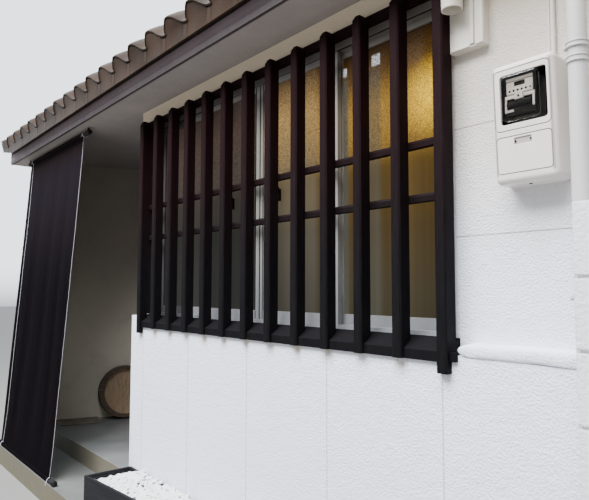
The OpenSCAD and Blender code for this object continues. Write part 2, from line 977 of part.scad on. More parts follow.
module pipe_strap(z) {
    translate([pipe_x, pipe_y, z]) cylinder(d = pipe_dia + 8, h = strap_h);
    translate([pipe_x - strap_h / 2, pipe_y, z]) cube([strap_h, -pipe_y, strap_h]);
}

module downpipe() {
    color("white") {
        translate([pipe_x, pipe_y, 0]) cylinder(d = pipe_dia, h = soffit_z);
        translate([pipe_x, pipe_y, collar_z]) cylinder(d = pipe_dia + 6, h = collar_h);
        pipe_strap(collar_z + collar_h + strap_gap);
        pipe_strap(strap_z);
    }
}

module block_wall() {
    courses = ceil(block_wall_h / course_h);
    color("white")
    difference() {
        block([x_right - block_t, -street_y, 0], [x_right, -proud, block_wall_h]);
        for (k = [1 : courses - 1]) {
            z = block_wall_h - k * course_h;
            block([x_right - block_t - 1, -street_y - 1, z - joint_h],
                  [x_right + 1, -street_y + joint_in, z]);
            block([x_right - block_t - 1, -street_y - 1, z - joint_h],
                  [x_right - block_t + joint_in, -proud - ledge_out - 1, z]);
        }
    }
}

// Plan of the planter, drawn in by a margin on its three outer sides
module planter_plan(margin, back) {
    end_x = planter_x + planter_l;
    front_end_y = planter_y + tan(planter_skew) * planter_l;
    polygon([
        [planter_x + margin, planter_y + margin + tan(planter_skew) * margin],
        [end_x - margin, front_end_y + margin - tan(planter_skew) * margin],
        [end_x - margin, -proud - back], [planter_x + margin, -proud - back]
    ]);
}

module planter_box() {
    color("#26242a")
    difference() {
        along_z(kerb_z, kerb_z + planter_h) planter_plan(0, 0);
        along_z(kerb_z + planter_t, kerb_z + planter_h + 1) planter_plan(planter_t, planter_t);
    }
}

module planter_stones() {
    color("white")
    along_z(kerb_z + planter_t, kerb_z + planter_h - bed_drop) planter_plan(planter_t, planter_t);
}

module round_tub() {
    r = tub_dia / 2;
    color("peru")
    at_lining()
    translate([r * sin(tub_lean), tub_along, platform_z + r * cos(tub_lean)])
    rotate([0, 90 - tub_lean, 0])
    difference() {
        cylinder(r = r, h = tub_d);
        translate([0, 0, tub_base]) cylinder(r = r - stave_t, h = tub_d);
    }
}

// A rod along X through a point of the Y, Z plane
module rod(x0, x1, at) {
    translate([x0, at[0], at[1]]) rotate([0, 90, 0]) cylinder(r = rod_r, h = x1 - x0);
}

module curtain_rods() {
    past_left = 60;
    hanger = 12;
    x0 = curtain_x0 - past_left;
    x1 = curtain_x1 + rod_past;
    color("black") {
        rod(x0, x1, rod_hi);
        rod(x0, x1, rod_lo);
        for (x = [x0 + hanger, x1 - 4 * hanger])
            block([x, rod_hi[0] - hanger / 2, rod_hi[1]],
                  [x + hanger, rod_hi[0] + hanger / 2, soffit_z]);
    }
}

// A flat strip that hangs from the top rod to the bottom rod
module curtain_cloth() {
    side = hang_out * curtain_t / 2;
    end = hang_top + hang_dir * hang_drop;
    color("#232334")
    along_x(curtain_x0, curtain_x1)
    polygon([hang_top - side, hang_top + side, end + side, end - side]);
}

// The cords run down in front of the cloth
module curtain_cords() {
    lean = atan2(hang[0], -hang[1]);
    start = hang_top - hang_out * (curtain_t / 2 + cord_dia / 2 + hang_play);
    color("white")
    for (x = [curtain_x0 + cord_in, curtain_x1 - cord_in])
        translate([x, start[0], start[1]]) rotate([180 + lean, 0, 0])
        cylinder(d = cord_dia, h = hang_drop, $fn = 16);
}

lower_platform();
entrance_platform();
foot_stone();
interior_floor();
front_wall();
wall_ledge();
left_party_wall();
right_party_wall();
porch_side_wall();
porch_return_wall();
porch_back_wall();
porch_ceiling();
entrance_door();
back_wall();
soffit_front();
soffit_back();
fascia_front();
fascia_back();
roof_deck_front();
roof_deck_back();
roof_tiles_front();
roof_tiles_back();
eaves_tiles_front();
eaves_tiles_back();
verge_tiles();
verge_boards();
ridge_tiles();
lattice_bars();
lattice_rails();
lattice_sill();
window_frame();
window_sashes();
window_panes();
back_window();
back_window_panes();
meter_box();
meter_unit();
meter_pane();
service_board();
conduits();
downpipe();
block_wall();
planter_box();
planter_stones();
round_tub();
curtain_rods();
curtain_cloth();
curtain_cords();
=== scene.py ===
"""Looks of the machiya townhouse: materials, tiles, curtain, fittings, light and camera."""
import json
import random
from functools import partial, reduce
from math import cos, hypot, pi, radians, sin, sqrt, tan

import bmesh
import bpy
from mathutils import Matrix, Vector, noise


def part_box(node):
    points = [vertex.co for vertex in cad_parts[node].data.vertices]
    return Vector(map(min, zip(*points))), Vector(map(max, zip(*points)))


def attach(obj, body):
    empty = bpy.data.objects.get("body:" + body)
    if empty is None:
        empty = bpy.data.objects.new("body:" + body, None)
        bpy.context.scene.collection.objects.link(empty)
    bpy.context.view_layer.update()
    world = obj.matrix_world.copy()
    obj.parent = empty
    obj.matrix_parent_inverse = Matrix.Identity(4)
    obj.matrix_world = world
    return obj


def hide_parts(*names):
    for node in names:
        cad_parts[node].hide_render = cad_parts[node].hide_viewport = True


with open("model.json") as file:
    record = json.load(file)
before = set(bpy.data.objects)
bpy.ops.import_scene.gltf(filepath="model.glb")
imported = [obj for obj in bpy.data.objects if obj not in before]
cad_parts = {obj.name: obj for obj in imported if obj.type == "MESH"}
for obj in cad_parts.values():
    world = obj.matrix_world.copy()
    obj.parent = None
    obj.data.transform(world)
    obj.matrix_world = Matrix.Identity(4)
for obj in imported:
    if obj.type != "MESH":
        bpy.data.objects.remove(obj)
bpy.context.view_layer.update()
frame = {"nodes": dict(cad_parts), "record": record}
BODY = "root"

# The camera of the photograph: place in metres, then angles in degrees
CAMERA_AT = Vector((3.76, -2.0, 1.785))
CAMERA_YAW, CAMERA_PITCH, CAMERA_ROLL = 50.08013, 3.87734, 0.12322
CAMERA_FOCAL_PX = 580.0
PHOTO_W = 589

# Roof, in metres. Pitch and spacing are the part's; the separate tiles are thinner than its sheet
ROOF_PITCH = radians(28)
ALONG = Vector((0, cos(ROOF_PITCH), sin(ROOF_PITCH)))
OUT = Vector((0, -sin(ROOF_PITCH), cos(ROOF_PITCH)))
TILE_PITCH, TILE_T, TILE_LAP, TILE_RAISED = 0.265, 0.014, 0.055, 0.015
LAST_PAN = 0.62
ROLL_RISE, ROLL_LEAN = 0.09, 0.26
COURSES = 14
APRON_Y, APRON_FOOT_Z, VALLEY_Z, DECK_TOP_Z = -0.366, 3.262, 3.369, 3.393
EAVES = Vector((0, APRON_Y,
                DECK_TOP_Z + (APRON_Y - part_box("roof_deck_front")[0].y) * tan(ROOF_PITCH)))
RIDGE_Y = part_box("ridge_tiles")[0].y
DEPTH_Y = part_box("roof_tiles_front")[0].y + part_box("roof_tiles_back")[1].y

# A tile across the slope: place from its crest and share of the roll's rise
TILE_WAVE = [
    (-0.041, 0.15), (-0.039, 0.22), (-0.036, 0.38), (-0.031, 0.57), (-0.025, 0.73),
    (-0.017, 0.87), (-0.008, 0.965), (0.0, 1.0), (0.014, 0.998), (0.03, 0.965),
    (0.048, 0.905), (0.066, 0.825), (0.084, 0.725), (0.102, 0.61), (0.12, 0.485),
    (0.138, 0.355), (0.156, 0.235), (0.174, 0.135), (0.192, 0.06), (0.208, 0.015),
    (0.222, 0.0), (0.236, 0.0),
]

# Street front, in metres, the same as the part's
WALL_FACE_Y, RIGHT_X = -0.06, 3.19
BAR_X0, BAR_PITCH, BARS = -0.3535, 0.22725, 13
LINING_X0, PORCH_SKEW, PORCH_DEPTH = -2.876, radians(15), 1.35
PORCH_PLACE = Matrix.Translation((LINING_X0, 0, 0)) @ Matrix.Rotation(-PORCH_SKEW, 4, "Z")
PLATFORM_Z, KERB_Z = 0.344, 0.181
METER_Z, METER_H, METER_FOOT_D, METER_SLANT = 2.16, 0.435, 0.101, 0.021
PIPE_X, PIPE_Y = 2.94, -0.116
PLANTER_SKEW = tan(radians(5))
BED_LOW, BED_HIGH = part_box("planter_stones")

# The curtain's rods: middle of each, radius, and the way from the upper to the lower one
ROD_HI, ROD_LO, ROD_R = Vector((0, -0.184, 3.146)), Vector((0, -0.395, 0.201)), 0.02
ROD_DROP = (ROD_LO - ROD_HI).length
DOWN = (ROD_LO - ROD_HI).normalized()
FRONT = Vector((0, DOWN.z, -DOWN.y))

# The tub: its place in the frame, and the middle of its bottom
TUB_R, TUB_LEAN, TUB_ALONG, TUB_SHIFT = 0.285, radians(8), 0.85, 0.019
TUB_PLACE = (PORCH_PLACE @ Matrix.Translation((TUB_R * sin(TUB_LEAN), TUB_ALONG,
                                               PLATFORM_Z + TUB_R * cos(TUB_LEAN)))
             @ Matrix.Rotation(pi / 2 - TUB_LEAN, 4, "Y"))
TUB_BOTTOM = TUB_PLACE @ Vector((0, TUB_SHIFT, 0.07))

# Scored joints in the render, in metres
JOINT_X0, JOINT_PITCH, JOINTS = -0.32, 0.6686, 5
WALL_JOINTS_Z = (2.437, 1.997)
PORCH_JOINT_Z = 1.55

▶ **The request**
Search the data for the word "before" and copy each line where it appears.

▶ **Exercise output**
before = set(bpy.data.objects)
imported = [obj for obj in bpy.data.objects if obj not in before]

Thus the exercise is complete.